Kendisine sunulan yalan ve iftiraları Türk milletine gerçek diye sunmaya, dayanaksız safsataları “istihbarat” diye servis etmeye kalkan; bugüne kadar ortaya sürdüğü hiçbir iddia gerçek çıkmadığı hâlde kendisine yüklenen kafa karıştırma rolünü oynamaya devam eden “fitneçağ”ın vatansever görünümlü, mandacı iftiracıları Milliyetçi Hareket’in grup menfaati gütmeyen “Hattı müdafaa yoktur, sathı müdafaa vardır ve o satıh bütün vatandır.” ilkesiyle hareket etmesine tahammül edememektedir. Bu ilkenin ülkeye kattığı gücü görmekte, millette oluşturduğu “azim ve kararlılık”tan korkmaktalar. Ancak korkunun ecele faydası yoktur. Türk milleti yeniden galip gelecek, zillet yeniden hezimete mahkûm olacaktır.
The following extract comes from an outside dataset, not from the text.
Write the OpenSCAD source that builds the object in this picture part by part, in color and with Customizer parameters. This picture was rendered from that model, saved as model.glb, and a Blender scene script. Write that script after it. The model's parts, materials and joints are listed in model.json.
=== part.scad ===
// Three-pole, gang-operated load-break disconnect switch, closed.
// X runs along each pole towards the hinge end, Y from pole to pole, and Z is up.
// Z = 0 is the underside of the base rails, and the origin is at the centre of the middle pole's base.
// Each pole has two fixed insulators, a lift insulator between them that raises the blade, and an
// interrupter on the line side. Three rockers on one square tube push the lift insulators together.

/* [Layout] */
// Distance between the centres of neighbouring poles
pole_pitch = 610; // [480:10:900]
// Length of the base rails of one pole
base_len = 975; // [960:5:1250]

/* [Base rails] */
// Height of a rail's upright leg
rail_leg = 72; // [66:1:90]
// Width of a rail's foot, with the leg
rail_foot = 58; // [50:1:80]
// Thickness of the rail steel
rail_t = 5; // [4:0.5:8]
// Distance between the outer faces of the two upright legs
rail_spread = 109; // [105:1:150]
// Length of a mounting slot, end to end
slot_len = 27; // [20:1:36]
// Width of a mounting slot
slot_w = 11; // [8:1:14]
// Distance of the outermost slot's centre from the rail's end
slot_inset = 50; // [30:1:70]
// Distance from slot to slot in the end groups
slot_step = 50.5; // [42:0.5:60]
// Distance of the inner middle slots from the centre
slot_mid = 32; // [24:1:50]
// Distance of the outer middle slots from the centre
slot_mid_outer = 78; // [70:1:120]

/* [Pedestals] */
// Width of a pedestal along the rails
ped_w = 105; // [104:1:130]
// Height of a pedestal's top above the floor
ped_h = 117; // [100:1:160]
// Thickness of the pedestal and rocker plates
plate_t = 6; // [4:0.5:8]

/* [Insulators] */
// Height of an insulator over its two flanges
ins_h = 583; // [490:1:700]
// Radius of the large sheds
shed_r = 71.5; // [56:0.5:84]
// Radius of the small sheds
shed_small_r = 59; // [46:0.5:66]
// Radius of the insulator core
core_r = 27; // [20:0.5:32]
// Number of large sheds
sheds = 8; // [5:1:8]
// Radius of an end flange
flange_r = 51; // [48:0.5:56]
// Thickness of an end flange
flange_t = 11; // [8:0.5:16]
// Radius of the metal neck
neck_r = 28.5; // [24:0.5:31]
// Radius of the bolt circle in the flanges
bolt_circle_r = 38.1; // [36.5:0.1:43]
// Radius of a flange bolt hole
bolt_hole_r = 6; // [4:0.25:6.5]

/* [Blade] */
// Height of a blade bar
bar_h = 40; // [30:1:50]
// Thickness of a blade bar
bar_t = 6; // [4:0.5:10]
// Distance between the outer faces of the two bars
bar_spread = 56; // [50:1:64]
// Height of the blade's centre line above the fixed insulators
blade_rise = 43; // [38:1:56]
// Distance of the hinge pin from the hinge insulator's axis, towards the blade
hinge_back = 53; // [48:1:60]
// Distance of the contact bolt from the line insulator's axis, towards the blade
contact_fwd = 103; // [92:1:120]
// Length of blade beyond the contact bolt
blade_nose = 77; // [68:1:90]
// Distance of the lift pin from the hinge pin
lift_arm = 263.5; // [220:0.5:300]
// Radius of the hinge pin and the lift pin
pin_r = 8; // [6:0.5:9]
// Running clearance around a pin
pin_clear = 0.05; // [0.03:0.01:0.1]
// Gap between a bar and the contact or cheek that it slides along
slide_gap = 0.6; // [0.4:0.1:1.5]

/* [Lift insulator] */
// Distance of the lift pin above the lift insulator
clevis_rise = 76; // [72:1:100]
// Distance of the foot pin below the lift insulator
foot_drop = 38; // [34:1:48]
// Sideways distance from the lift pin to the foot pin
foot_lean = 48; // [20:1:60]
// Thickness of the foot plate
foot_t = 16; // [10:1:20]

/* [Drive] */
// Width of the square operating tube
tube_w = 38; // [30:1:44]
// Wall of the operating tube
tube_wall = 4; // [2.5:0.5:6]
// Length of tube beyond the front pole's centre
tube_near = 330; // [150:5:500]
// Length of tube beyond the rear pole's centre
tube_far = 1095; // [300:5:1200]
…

Sayın Genel Başkanımızın “teşekkür, takdir ve tebrik” ziyaretlerinde halkımızın kendisine ve partimize gösterdiği teveccühten rahatsız olan mandacı kafalar, varsın yeni safsatalarla kâğıt israfı olan gazetelerinde “Devlet Bahçeli, koltuğunu kaybetmekten korkuyor.”, “Falanca sistem gelirse MHP biter.” demeye devam etsin, Allah ömür verdiğince Sayın Devlet Bahçeli ömrünü adadığı Türk milletine hizmetlerine devam edecek ve “üstte gök basmadıkça, altta yağız yer delinmedikçe” Milliyetçi Hareket Partisi, Türklüğün mazisiyle eş olan ülkülerinden taviz vermeden yaşamaya devam edecektir.
Bu vesileyle büyük Türk milletinin karakterine aykırı olan manda ve himayenin reddi, vatanın bölünmez bütünlüğünün ifadesi olan Erzurum Kongresi'nin 100. yılı kutlu olsun. Milliyetçi Hareket, Gazi Mustafa Kemal Atatürk'ün o günkü mücadelesinin bugüne yansımasıdır. Bu kutlu mücadelede Türk Milliyetçilerine bir lahza olsun dinlenmek, duraklamak, sendelemek, yılmak haramdır. Varsın düşman uyumasın Türk Milliyetçilerinin elleri tetikte, gözleri ufuktadır.